Gibson eventually opted out of life on the road and relocated to Raleigh, North Carolina, where he has remained very active as a musician.  He founded the non-profit Preservation Jazz Company, which has been responsible for starting several highly successful jazz festivals and numerous concert series.  Being a vital presence in the arts community, he is a founding board member of the Community Music School, in addition to serving on the boards of the ArtSpace subcommittee to the Raleigh City Council and the United Arts Council of Raleigh and Wake County.
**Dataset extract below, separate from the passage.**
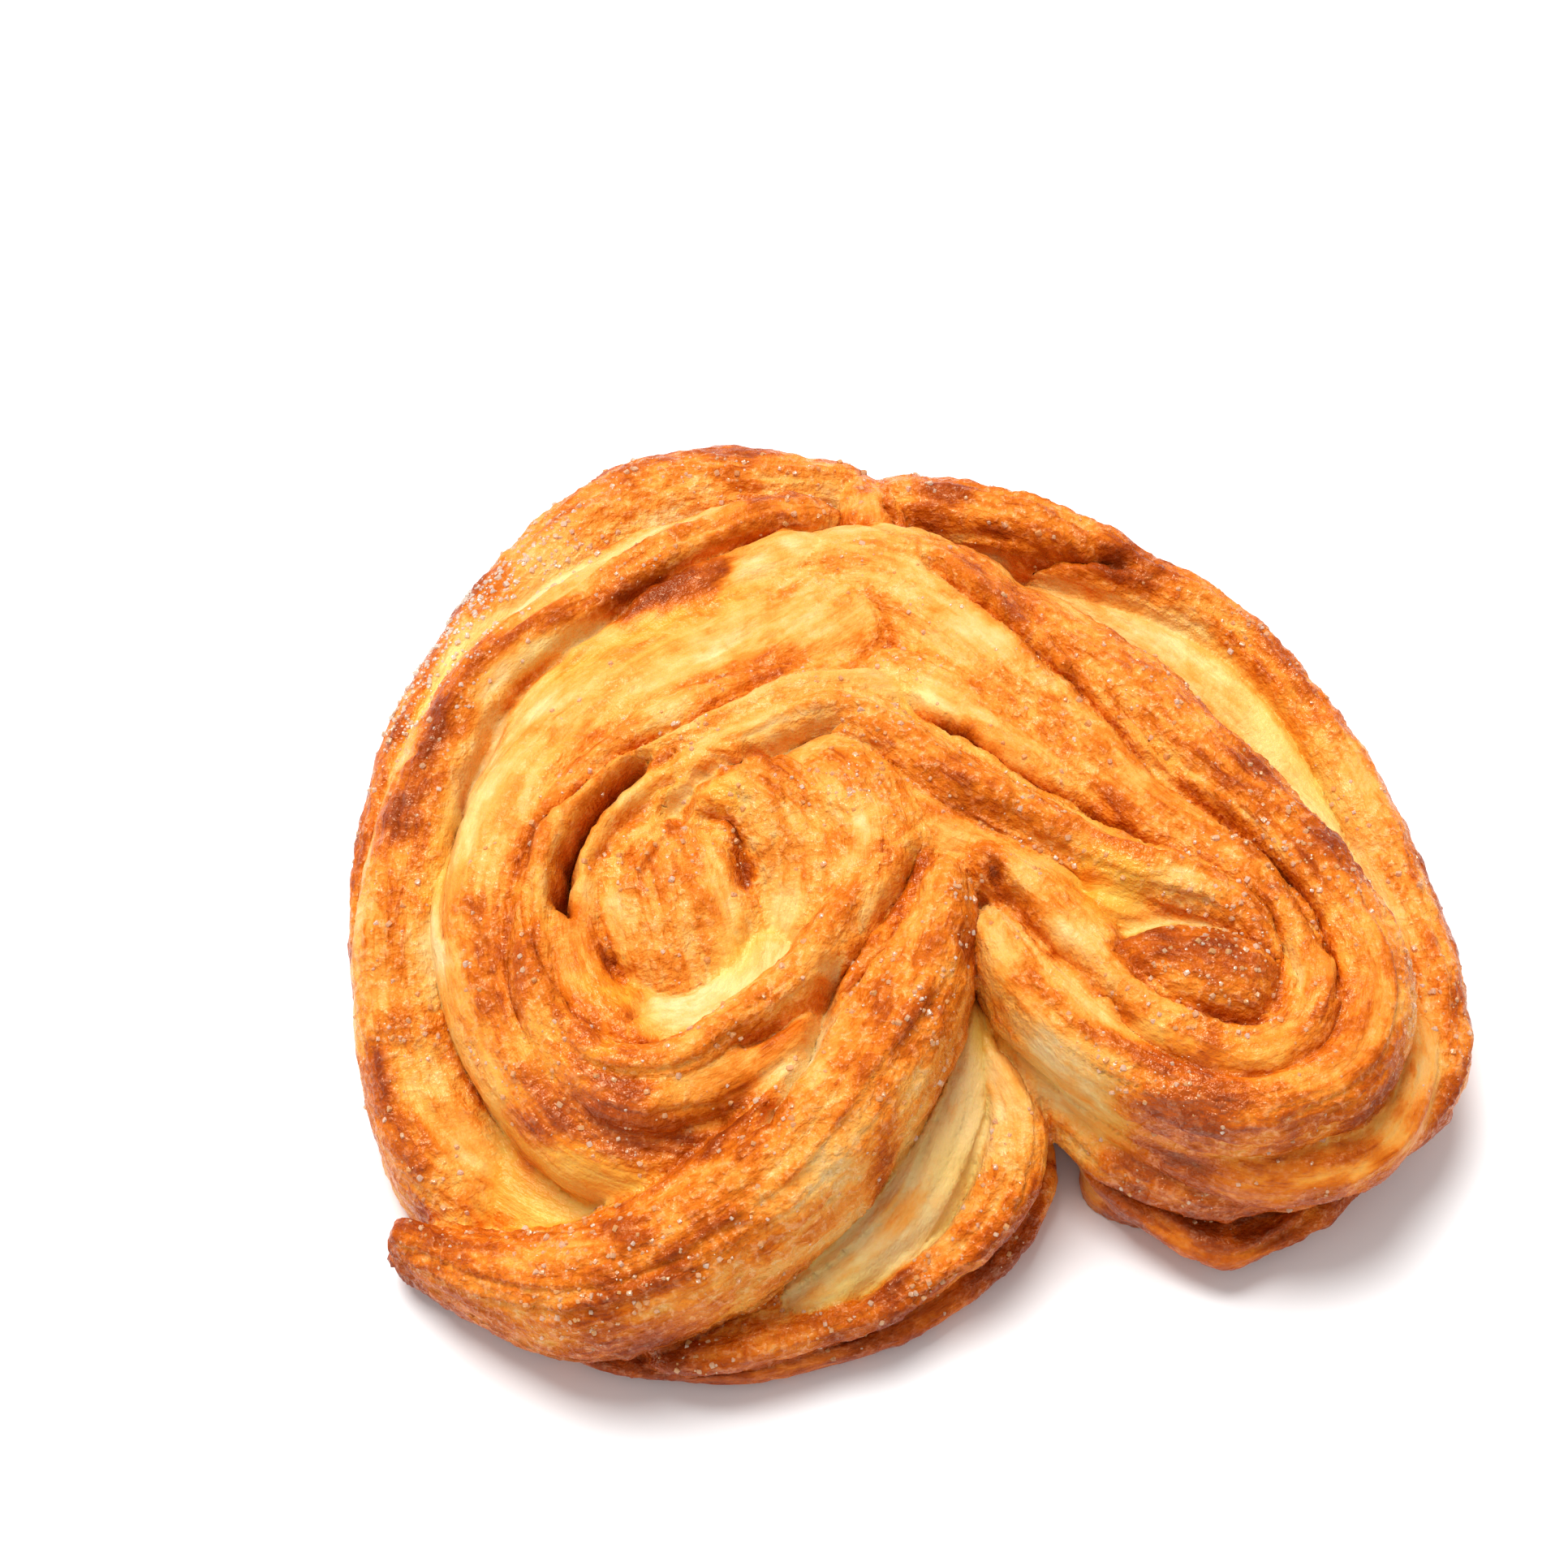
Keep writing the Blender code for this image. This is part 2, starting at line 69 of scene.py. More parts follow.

In 1997 Gibson recorded his first album of all original music, Generation Dance, which features several highly respected sidemen, including Eddie Henderson, Charles Fambrough, Clifford Adams and Norman Connors.  In 2003, he released The Elmer Gibson Trio Live, with Ron Free on drums and Rick Jones on bass. In 2005 he released his first solo piano CD, The Reach of Memory, and his solo Christmas CD, Jazz Ornaments for Solo Piano. His latest solo piano recording, All the Seasons, was released in 2010 and continues to be available for purchase. Gibson continues a very busy schedule performing with his organ trio, flute-piano duo,   composing for his own projects, TV commercials and documentaries, in addition to teaching private lessons and master classes.